Dünyada gerçekten “kimsesiz” olan kimdir? Tanrı’yı tanımayan çocuklar gerçek anlamda kimsesizler değil midir? Tanrı’nın gözünde iki çeşit insan vardır, dolayısıyla iki çeşit çocuk söz konusudur. “Oğul’a iman edenin sonsuz yaşamı vardır. Ama Oğul’un sözünü dinlemeyen yaşamı görmeyecektir.
Tanrı’nın gazabı böylesinin üzerinde kalır” (Yuhanna 3:36). Rab İsa Mesih’e iman ettikleri için ruhsal olarak diri olan çocuklar; Mesih’e iman etmeyen, ruhsal olarak ölü ve Tanrı’dan ayrı olan çocuklar vardır.
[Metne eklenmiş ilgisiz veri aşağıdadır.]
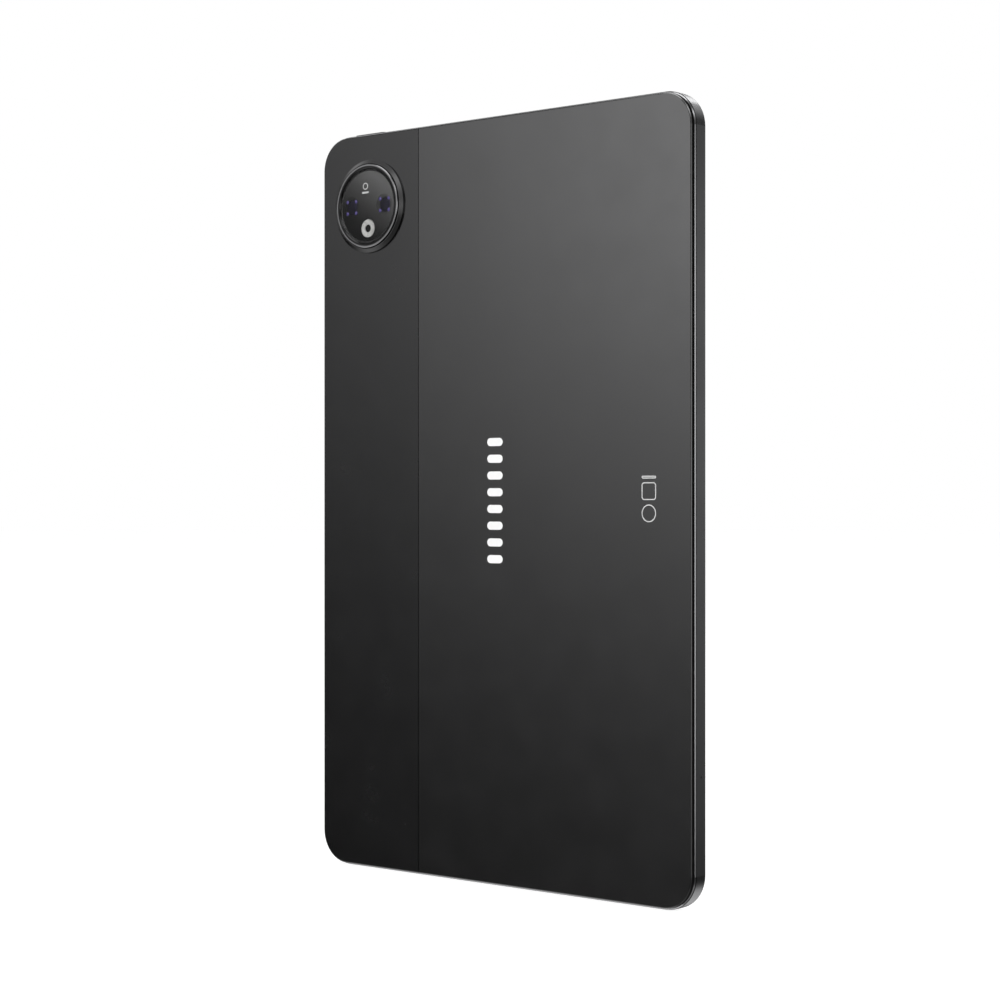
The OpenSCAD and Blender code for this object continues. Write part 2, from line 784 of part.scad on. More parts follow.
module main_chips() {
    color([0.1, 0.1, 0.11]) upright() {
        for (s = shields) {
            at = s[0];
            block([at[0] + 3, at[1] + 3, main_z - 0.9], [at[0] + 15, at[1] + 15, main_z]);
            block([at[0] + 17, at[1] + 4, main_z - 0.8], [at[0] + 23, at[1] + 13, main_z]);
        }
        block([-36, main_high - 7, main_z + board_t], [-26, main_high - 1, main_z + board_t + 0.6]);
        for (i = [0 : 5]) block([-60 + 3 * i, main_low + 12, main_z - 0.6],
                                [-58.4 + 3 * i, main_low + 14, main_z]);
    }
}

module shield_cans() {
    wall = 0.15;
    z0 = cover_t + 0.45;
    color([0.72, 0.73, 0.75]) upright() for (s = shields) difference() {
        translate([0, 0, z0]) linear_extrude(main_z - z0) translate(s[0]) square(s[1]);
        translate([0, 0, z0 + wall]) linear_extrude(main_z)
            translate([s[0][0] + wall, s[0][1] + wall]) square([s[1][0] - 2 * wall, s[1][1] - 2 * wall]);
    }
}

link_x = board_left + 0.2;
link_w = 7;
link_low = 46;
link_high = main_low + 14;
link_z = sub_z - 0.55;

// Board-to-board plugs at the ends of the two ribbons, and the battery plug
module board_connectors() {
    color([0.85, 0.8, 0.65]) upright() {
        block([link_x, link_low - 5, link_z + flex_t], [link_x + link_w, link_low - 1, sub_z]);
        block([link_x, link_high - 5, link_z + flex_t], [link_x + link_w, link_high - 1, main_z]);
        block([-flex_half, main_high - 6, main_z + board_t], [flex_half, main_high - 3, midplate_z - 0.2]);
        block([-4, main_low + 0.3, main_z - 1.0], [4, main_low + 3.3 - 2.3, main_z]);
    }
}

module heat_spreader() {
    color([0.15, 0.15, 0.16]) upright()
        slab([-14, main_low + 4], [60, 60], 4, cover_t, cover_t + 0.08);
}

// Board behind the charging port, which also carries the card reader
module sub_board() {
    color([0.03, 0.22, 0.15]) upright() difference() {
        union() {
            block([board_left, 24, sub_z], [side - 3.2, 33, sub_z + board_t]);
            block([-port_tab, 3.2, sub_z], [port_tab, 25, sub_z + board_t]);
            block([board_left, 32, sub_z], [board_left + 11, 47, sub_z + board_t]);
            block([side - tray_d - 4, 32, sub_z], [side - 3.2, tray_y + 11, sub_z + board_t]);
        }
        block([-usb_w / 2 - loose, 0, sub_z - past],
              [usb_w / 2 + loose, usb_in + usb_deep + loose, sub_z + board_t + past]);
        for (s = screw_sites_sub) disc(s, screw_d / 2 + loose, sub_z - past, sub_z + board_t + past);
    }
}

// Drawn steel shell of the charging port
module usb_receptacle() {
    y0 = usb_in;
    y1 = usb_in + usb_deep;
    foot = sub_z + board_t;
    color([0.75, 0.76, 0.78]) upright() difference() {
        union() {
            wall_slot(0, usb_w, usb_h, y0, y1, port_z);
            for (y = [4.2, 6.2]) block([-usb_w / 2 - 1, y, foot], [usb_w / 2 + 1, y + 0.9, foot + 0.2]);
        }
        wall_slot(0, usb_w - 2 * usb_shell, usb_h - 2 * usb_shell, y0 - past, y1 - 0.6, port_z);
    }
}

module usb_tongue() {
    y1 = usb_in + usb_deep - 0.6;
    color([0.05, 0.05, 0.05]) upright() {
        block([-3.35, y1 - 4.6, port_z - 0.35], [3.35, y1, port_z + 0.35]);
        block([-3.6, y1 - 1.2, port_z - 0.9], [3.6, y1, port_z + 0.9]);
    }
}

module board_screws() {
    color([0.7, 0.71, 0.73]) upright() {
        for (s = screw_sites_main) screw(s, main_z - screw_head_t, board_t + 1.0 + screw_head_t + 0.4);
        for (s = screw_sites_sub) screw(s, sub_z - screw_head_t, board_t + 1.5 + screw_head_t + 0.4);
    }
}

// Long ribbon between the two boards, beside the battery
module link_flex() {
    color([0.75, 0.45, 0.1]) upright()
        block([link_x, link_low - 5, link_z], [link_x + link_w, link_high, link_z + flex_t]);
}

// ---- battery -----------------------------------------------------------------------------------

cell_z = cover_t + 0.35;
cell_side = 14.2;
cell_w = body_w / 2 - cell_side - cell_gap / 2;
tape_t = 0.15;

module battery_cell(sign) {
    low = battery_low;
    high = body_h - battery_top;
    slab([sign * (cell_gap / 2 + cell_w / 2), (low + high) / 2], [cell_w, high - low], 1.5,
         cell_z, midplate_z - tape_t);
}

module battery_cell_a() {
    color([0.13, 0.13, 0.15]) upright() battery_cell(-1);
}

module battery_cell_b() {
    color([0.13, 0.13, 0.15]) upright() battery_cell(1);
}

module battery_board() {
    y = body_h - battery_top;
    color([0.03, 0.15, 0.3]) upright() block([-34, y, main_z], [34, y + 3.4, main_z + 0.6]);
}

// Stretch-release strips under each cell
module battery_tape() {
    color([0.9, 0.9, 0.85]) upright() for (s = [-1, 1], e = [0.25, 0.75]) {
        x = s * (cell_gap / 2 + e * cell_w);
        block([x - 5, battery_low + 4, midplate_z - tape_t], [x + 5, body_h - battery_top - 4, midplate_z]);
    }
}

// ---- sound and radio ---------------------------------------------------------------------------

module speaker(x, end) {
    low = end == 0 ? cavity_in + 0.2 : body_h - cavity_in - 0.2 - speaker_w;
    mouth = end == 0 ? low - past : low + speaker_w - 2;
    z0 = cover_t + 0.5;
    difference() {
        slab([x, low + speaker_w / 2], [speaker_l, speaker_w], 1.2, z0, midplate_z);
        block([x - 10, mouth, port_z - 0.7], [x + 10, mouth + 3, port_z + 0.3]);
        slab([x, low + speaker_w / 2], [20, 7], 2, z0 - past, z0 + 0.2);
    }
}

module speakers() {
    color([0.12, 0.12, 0.13]) upright()
        for (s = [-1, 1], end = [0, 1]) speaker(s * grille_x, end);
}

module speaker_mesh() {
    l = grille_count * grille_pitch + 0.6;
    color([0.2, 0.2, 0.2]) upright() for (s = [-1, 1], y = [cavity_in, body_h - cavity_in - mesh_t])
        block([s * grille_x - l / 2, y, port_z - 1.0], [s * grille_x + l / 2, y + mesh_t, port_z + 0.45]);
}

module microphones() {
    z = port_z + 0.5;
    color([0.8, 0.78, 0.6]) upright() {
        block([-side + wall_t, mic_y - 2, z - 0.8], [-side + wall_t + 1.4, mic_y + 2, z + 0.4]);
        block([top_mic_x - 2, body_h - wall_t - 1.4, port_z - 0.8],
              [top_mic_x + 2, body_h - wall_t, port_z + 0.4]);
    }
}

// Thin aerials on the inside of the antenna cover
module antennas() {
    color([0.8, 0.6, 0.25]) upright() {
        for (y = [30, 96, 150]) {
            block([side - 30, y, cover_t], [side - 6, y + 2, cover_t + 0.08]);
            block([side - 10, y + 2, cover_t], [side - 8, y + 16, cover_t + 0.08]);
            block([side - 22, y + 14, cover_t], [side - 10, y + 16, cover_t + 0.08]);
        }
    }
}

// ---- buttons -----------------------------------------------------------------------------------

// Three snap switches on small plates: one for power and two for volume
module button_switches() {
    color([0.78, 0.79, 0.8]) upright() {
        top = body_h - switch_in;
        block([power_mid - 2, top - switch_t, port_z - 1.1], [power_mid + 2, top, port_z + 0.9]);
        for (s = [-1, 1]) {
            y = volume_mid + s * 8;
            block([side - switch_in - switch_t, y - 2, port_z - 1.1], [side - switch_in, y + 2, port_z + 0.9]);
        }
        block([side - switch_in - switch_t, volume_mid - 0.5, port_z - 1.1],
              [side - cap_back - flange_t - 0.02, volume_mid + 0.5, port_z + 0.9]);
    }
}

// Ribbon that carries the switches, with a tail to the main board
module button_flex() {
    p = switch_in + switch_t;
    turn = 1.5; // keeps the ribbon off the frame's rounded corner
    z0 = main_z - flex_t;
    out = side - p;
    top = body_h - p;
    high = port_z + 0.9;
    color([0.75, 0.45, 0.1]) upright() {
        block([out - flex_t, volume_mid - volume_l / 2, z0], [out, volume_mid + volume_l / 2, high]);
        block([power_mid - power_l / 2, top - flex_t, z0], [power_mid + power_l / 2, top, high]);
        block([out - turn - 1.8, volume_mid - 2, z0], [out - turn, top - turn, main_z]);
        block([power_mid - 2, top - turn - 1.8, z0], [out - turn, top - turn, main_z]);
        block([out - turn - 1.8, volume_mid - 2, z0], [out, volume_mid + 2, main_z]);
        block([power_mid - 2, top - turn - 1.8, z0], [power_mid + 2, top, main_z]);
        block([main_right - 5, main_low + 7, z0], [out - turn, main_low + 10.5, main_z]);
    }
}

// Button with a long flange that keeps it in its slot
module power_button() {
    cap = cap_back + button_proud;
    color([0.33, 0.34, 0.36]) upright() {
        translate([power_mid, body_h + button_proud, port_z]) rotate([90, 0, 0])
            linear_extrude(cap) stadium(power_l, button_w);
        block([power_mid - power_l / 2 - flange_extra, body_h - cap_back - flange_t,
               port_z - button_w / 2],
              [power_mid + power_l / 2 + flange_extra, body_h - cap_back, port_z + button_w / 2]);
    }
}

module volume_rocker() {
    cap = cap_back + button_proud;
    color([0.33, 0.34, 0.36]) upright() {
        side_slot(volume_mid, volume_l, button_w, -button_proud, cap_back, port_z);
        block([side - cap_back - flange_t, volume_mid - volume_l / 2 - flange_extra,
               port_z - button_w / 2],
              [side - cap_back, volume_mid + volume_l / 2 + flange_extra, port_z + button_w / 2]);
    }
}

// ---- card tray ---------------------------------------------------------------------------------

module card_tray() {
    y = tray_y + tray_shift;
    x1 = side - tray_face_t;
    x0 = side - tray_d;
    mid = tray_z + tray_t / 2;
    color([0.33, 0.34, 0.36]) upright() difference() {
        union() {
            side_slot(tray_y, tray_face_l, tray_face_w, 0, tray_face_t, port_z);
            block([x0, y - tray_w / 2, tray_z], [x1 + fit, y + tray_w / 2, tray_z + tray_t]);
        }
        // memory card pocket, then the smaller card's pocket, each with a ledge
        block([x0 + 12.2, y - 5.55, tray_z - past], [x0 + 27.3, y + 5.55, mid]);
        block([x0 + 13, y - 4.8, tray_z - past], [x0 + 26.4, y + 4.8, tray_z + tray_t + past]);
        block([x0 + 1.0, y - 6.2, tray_z - past], [x0 + 9.9, y + 6.2, mid]);
        block([x0 + 1.7, y - 5.4, tray_z - past], [x0 + 9.2, y + 5.4, tray_z + tray_t + past]);
        translate([side + past, tray_y + eject_y(), port_z]) rotate([0, -90, 0])
            cylinder(d = 0.9, h = wall_t + 2 * past);
    }
}

// Soft ring that closes the slot behind the tray's face
module card_tray_seal() {
    y = tray_y + tray_shift;
    x1 = side - tray_face_t - fit;
    color([0.5, 0.08, 0.06]) upright() difference() {
        block([x1 - 0.6, y - tray_w / 2 - seal_t, tray_z - seal_t / 2],
              [x1, y + tray_w / 2 + seal_t, tray_z + tray_t + seal_t / 2]);
        block([x1 - 0.6 - past, y - tray_w / 2, tray_z], [x1 + past, y + tray_w / 2, tray_z + tray_t]);
    }
}

// Thin metal cage on the board, open towards the slot
module card_reader() {
    y = tray_y + tray_shift;
    gap = loose;
    x0 = side - tray_d - 0.8;
    x1 = side - cavity_in - 0.05;
    low = y - tray_w / 2 - gap;
    high = y + tray_w / 2 + gap;
    color([0.72, 0.73, 0.75]) upright() difference() {
        block([x0, low - reader_wall, sub_z + board_t],
              [x1, high + reader_wall, tray_z + tray_t + 0.05 + reader_wall]);
        block([x0 + 0.4, low, tray_z - 0.05], [x1 + past, high, tray_z + tray_t + 0.05]);
    }
}

// ---- nodes -------------------------------------------------------------------------------------

frame();
rear_cover();
antenna_cover();
rear_seam_ring();
front_bezel_ring();
cover_glass();
glass_border_print();
display_adhesive();
touch_sensor();
lcd_panel();
optical_films();
light_guide();
reflector();
backlight_strip();
display_tray();
display_foam();
display_flex();
midplate();
midplate_screws();
front_camera();
front_camera_seal();
light_sensor();
camera_base_ring();
camera_gasket();
camera_rim();
camera_glass();
camera_mask();
main_camera();
main_camera_lens();
second_camera();
second_camera_lens();
flash_diffuser();
flash_led();
camera_bracket();
camera_screws();
main_board();
main_chips();
shield_cans();
board_connectors();
heat_spreader();
sub_board();
usb_receptacle();
usb_tongue();
board_screws();
link_flex();
battery_cell_a();
battery_cell_b();
battery_board();
battery_tape();
speakers();
speaker_mesh();
microphones();
antennas();
button_switches();
button_flex();
power_button();
volume_rocker();
card_tray();
card_tray_seal();
card_reader();
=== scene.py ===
"""Looks of a slim tablet computer with a two-tone metal back and a round camera island.

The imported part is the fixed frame. Each sub-assembly is a class of its own: it dresses the frame's
nodes with procedural finishes, and adds the fine pieces that the frame leaves out, such as the lens
stacks, the flash ribs, the port contacts and the back print. The studio comes last.
"""

import logging
import math
from dataclasses import dataclass, field, replace
from enum import Enum

import bmesh
import bpy
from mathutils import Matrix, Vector


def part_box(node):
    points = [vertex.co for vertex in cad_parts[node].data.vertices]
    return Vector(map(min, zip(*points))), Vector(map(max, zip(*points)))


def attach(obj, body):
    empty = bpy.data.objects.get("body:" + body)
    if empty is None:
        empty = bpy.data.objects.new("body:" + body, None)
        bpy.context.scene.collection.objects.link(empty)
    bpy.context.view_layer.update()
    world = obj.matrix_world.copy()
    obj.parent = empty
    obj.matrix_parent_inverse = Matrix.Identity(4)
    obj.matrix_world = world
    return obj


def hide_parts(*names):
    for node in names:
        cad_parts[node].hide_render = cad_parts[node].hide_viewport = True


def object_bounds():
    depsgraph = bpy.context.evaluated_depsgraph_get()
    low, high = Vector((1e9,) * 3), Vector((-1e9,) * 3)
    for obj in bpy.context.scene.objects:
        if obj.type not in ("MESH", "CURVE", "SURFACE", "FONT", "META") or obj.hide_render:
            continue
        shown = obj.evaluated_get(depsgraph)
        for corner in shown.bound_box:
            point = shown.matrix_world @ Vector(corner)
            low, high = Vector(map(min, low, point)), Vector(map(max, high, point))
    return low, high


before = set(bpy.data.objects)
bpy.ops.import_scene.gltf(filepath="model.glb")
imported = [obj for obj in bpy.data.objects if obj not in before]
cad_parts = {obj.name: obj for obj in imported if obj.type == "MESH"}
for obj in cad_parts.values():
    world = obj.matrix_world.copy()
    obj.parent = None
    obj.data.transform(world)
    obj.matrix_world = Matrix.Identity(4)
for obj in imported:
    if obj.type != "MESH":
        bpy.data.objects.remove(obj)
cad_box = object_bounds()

LOG = logging.getLogger("tablet")
MM = 0.001
Colour = tuple[float, float, float]
Point = tuple[float, float, float]
Loop = list[tuple[float, float]]
Stops = tuple[tuple[float, float], ...]
Socket = bpy.types.NodeSocket

# Middle of the camera island, and how far the back stands from the part's middle
ISLAND_X = 57.05 * MM
ISLAND_Z = 231.2 * MM
BACK = 3.75 * MM


# ---- node wiring ---------------------------------------------------------------------------------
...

Çocukları Kutsal Kitap’ta sözü edilen iki gruba (ve sadece iki gruba) ayırma konusunu kavramak oldukça önemlidir. Kutsal Kitap çocukların günahkâr bir doğaya sahip olarak doğduklarını söyler. “Nitekim suç içinde doğdum ben, günah içinde annem bana hamile kaldı” (Mezmurlar 51:5).
Tüm insanlar gibi bütün çocuklar da yoldan saptı ve kendi yollarına gitti (Yeşaya 53:6). En küçük çocuklar bile günahkâr olarak doğdular. Bu çocuklar İsa Mesih’e Rab ve Kurtarıcı olarak iman etmedikleri sürece günahkâr, ruhsal anlamda kör ve sonsuza dek Tanrı’dan uzak kalırlar. Dolayısıyla çocukların Müjde’yi duymaya ihtiyacı var. Yani Müjde’yi işitmeleri gerekir. Ayrıca çocukların Tanrı’nın sözünü öğrenmeye ihtiyacı vardır.

Pastör KİM, dünyanın tüm kiliselerine şu soruyu sorar:
“Çocuklara Müjde duyurmadan önce başka dünya misyonlarından söz etmek mümkün müdür?”